### DATASET CONTENT

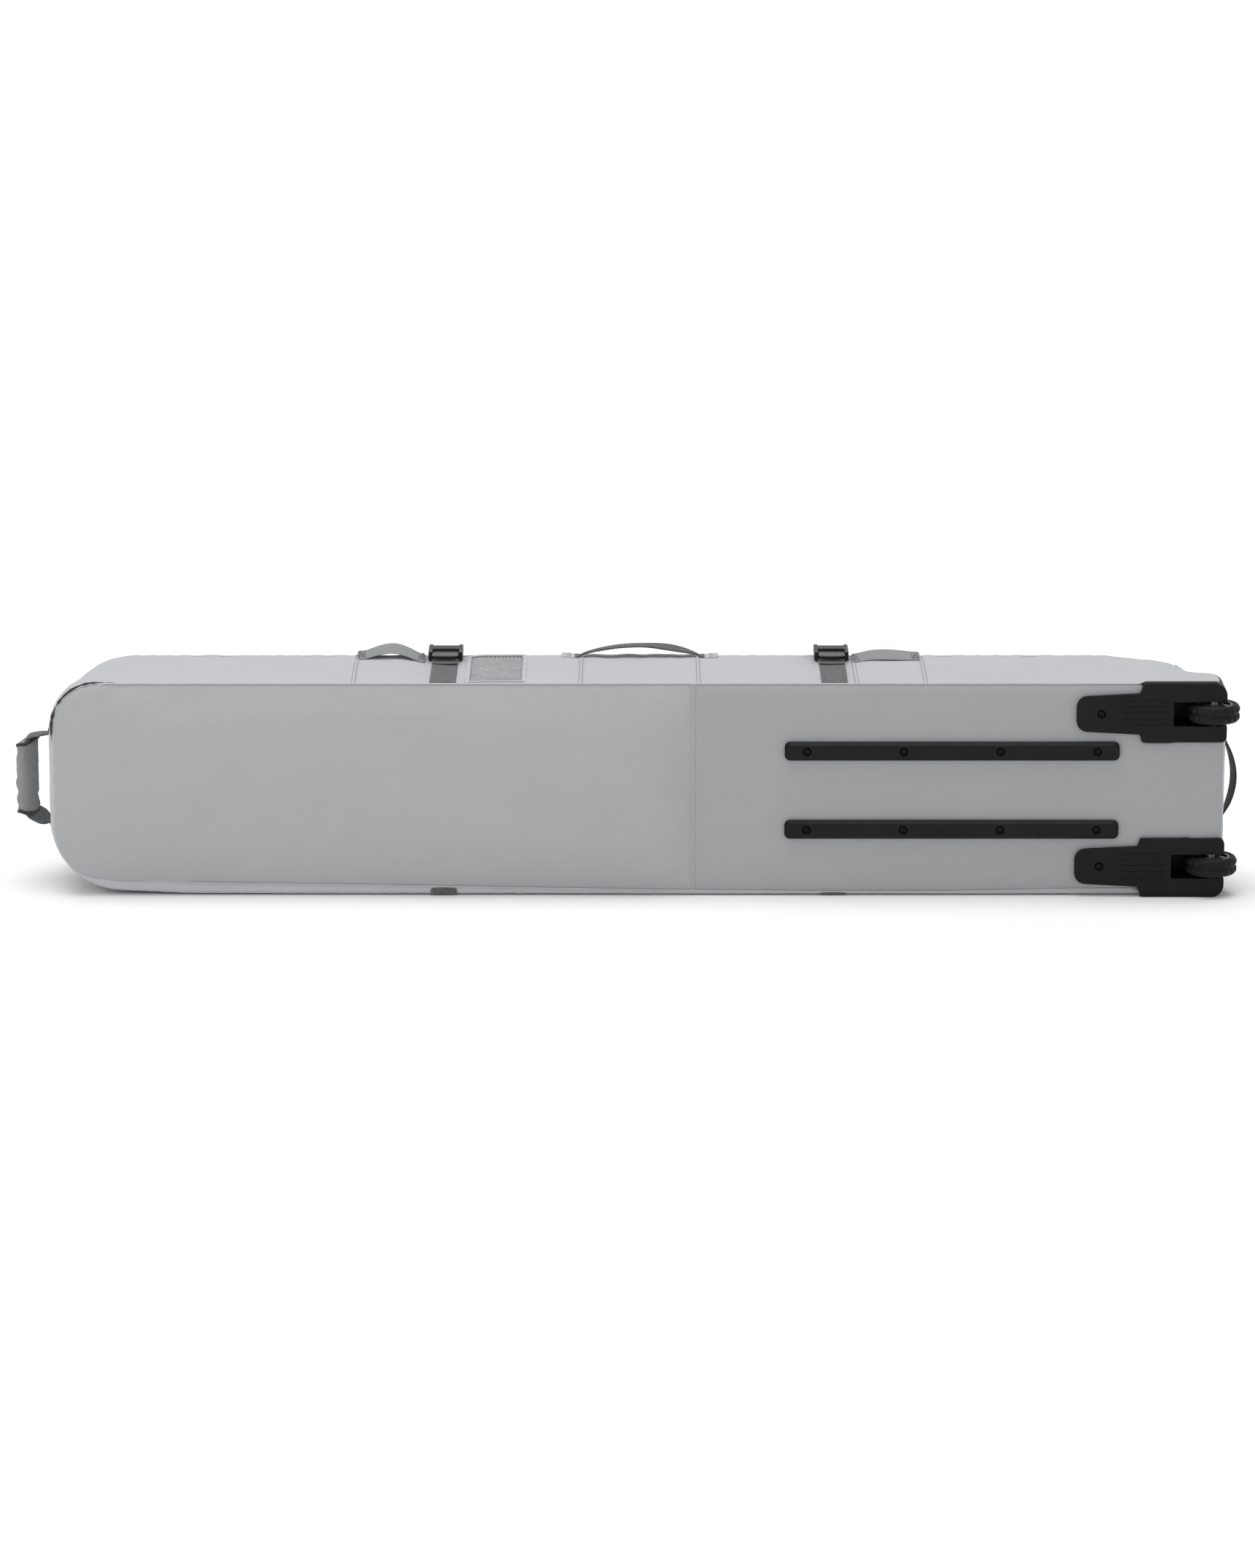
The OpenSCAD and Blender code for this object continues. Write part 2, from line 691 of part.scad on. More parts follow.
// tyre with round shoulders and grooves round the tread
module tyre() {
    outer = wheel_d / 2;
    rim_r = outer - 10;
    half = wheel_w / 2;
    shoulder = 4;
    color([0.13, 0.13, 0.13]) at_wheel() rotate_extrude() difference() {
        polygon(concat([[rim_r, -half]], arc(outer - shoulder, shoulder - half, shoulder, -90, 0),
            arc(outer - shoulder, half - shoulder, shoulder, 0, 90), [[rim_r, half]]));
        for (i = [-1:1]) translate([outer - 1.2, i * 5.5 - 0.9]) square([3, 1.8]);
    }
}

module upper_housing() { housing(); }
module lower_housing() { lower() housing(); }
module upper_axle() { axle(); }
module lower_axle() { lower() axle(); }
module upper_axle_sleeves() { axle_sleeves(); }
module lower_axle_sleeves() { lower() axle_sleeves(); }
module upper_bearings() { bearings(); }
module lower_bearings() { lower() bearings(); }
module upper_wheel_hub() { wheel_hub(); }
module lower_wheel_hub() { lower() wheel_hub(); }
module upper_tyre() { tyre(); }
module lower_tyre() { lower() tyre(); }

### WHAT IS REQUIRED
Word for word, restate all of the data shown above.

### WRITTEN ANSWER
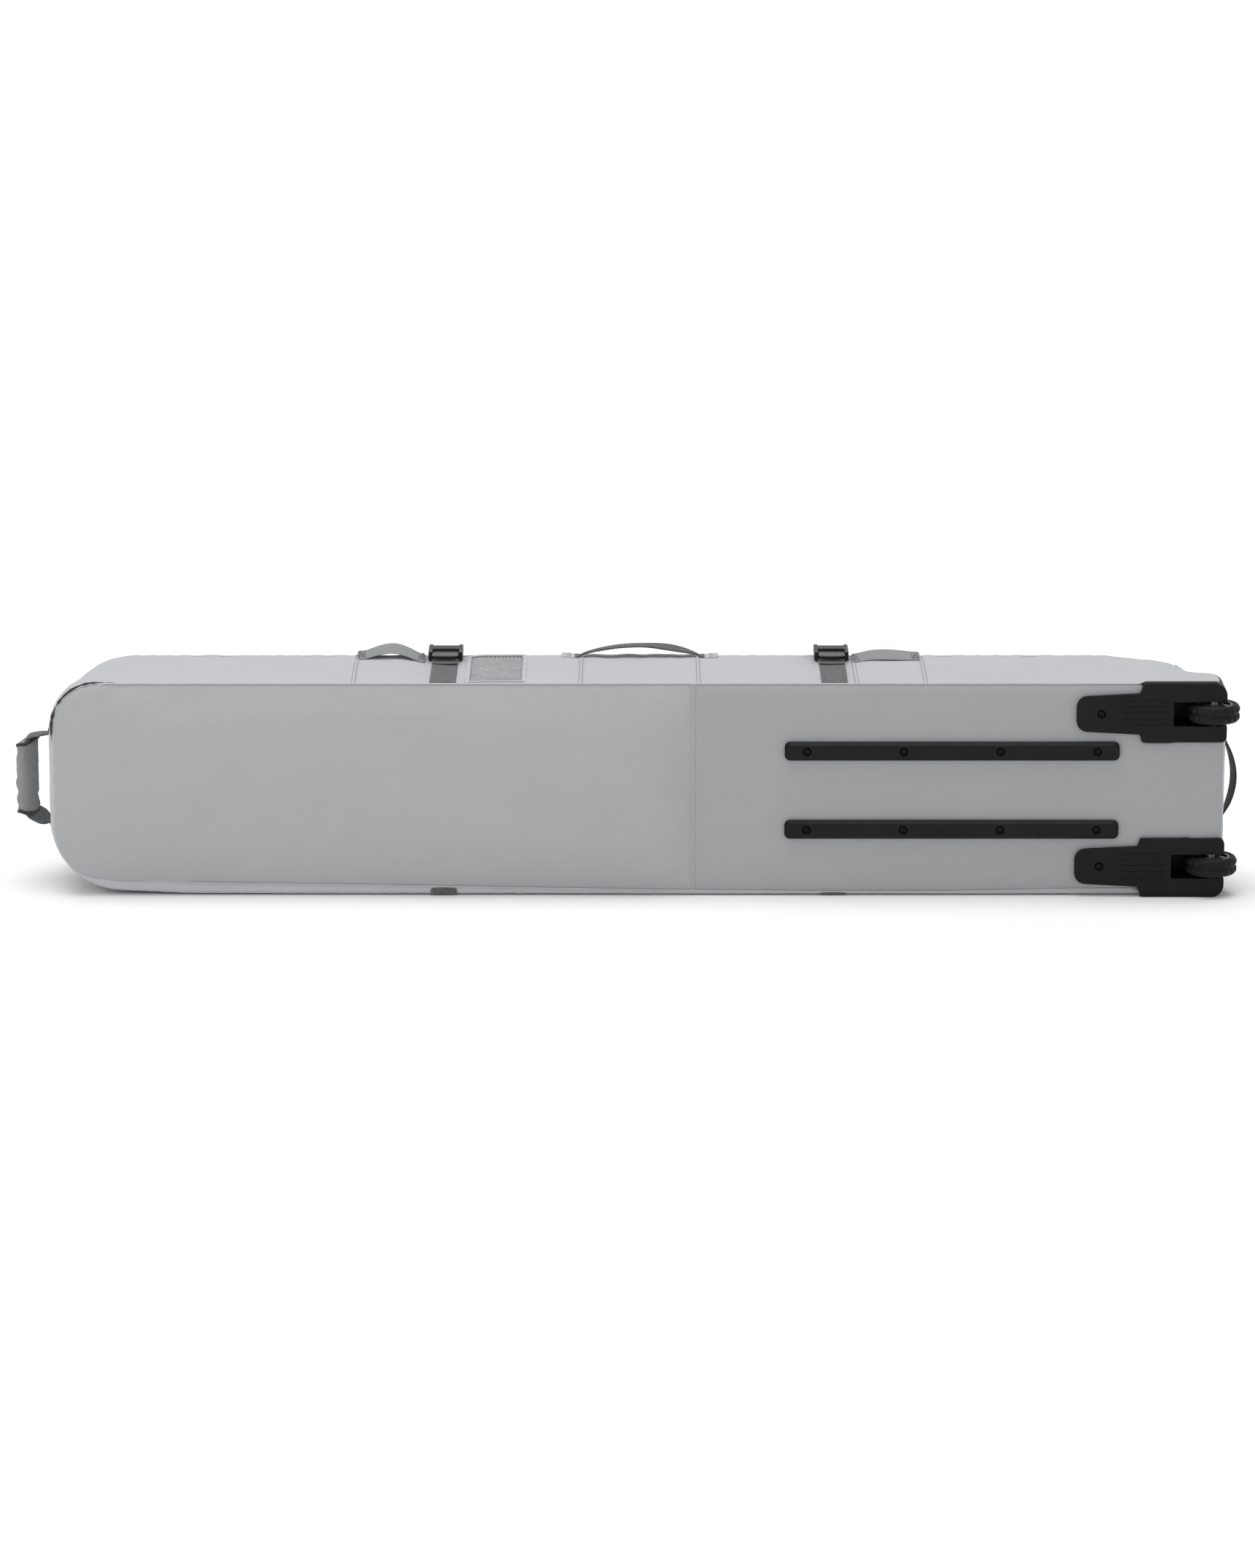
The OpenSCAD and Blender code for this object continues. Write part 2, from line 691 of part.scad on. More parts follow.
// tyre with round shoulders and grooves round the tread
module tyre() {
    outer = wheel_d / 2;
    rim_r = outer - 10;
    half = wheel_w / 2;
    shoulder = 4;
    color([0.13, 0.13, 0.13]) at_wheel() rotate_extrude() difference() {
        polygon(concat([[rim_r, -half]], arc(outer - shoulder, shoulder - half, shoulder, -90, 0),
            arc(outer - shoulder, half - shoulder, shoulder, 0, 90), [[rim_r, half]]));
        for (i = [-1:1]) translate([outer - 1.2, i * 5.5 - 0.9]) square([3, 1.8]);
    }
}

module upper_housing() { housing(); }
module lower_housing() { lower() housing(); }
module upper_axle() { axle(); }
module lower_axle() { lower() axle(); }
module upper_axle_sleeves() { axle_sleeves(); }
module lower_axle_sleeves() { lower() axle_sleeves(); }
module upper_bearings() { bearings(); }
module lower_bearings() { lower() bearings(); }
module upper_wheel_hub() { wheel_hub(); }
module lower_wheel_hub() { lower() wheel_hub(); }
module upper_tyre() { tyre(); }
module lower_tyre() { lower() tyre(); }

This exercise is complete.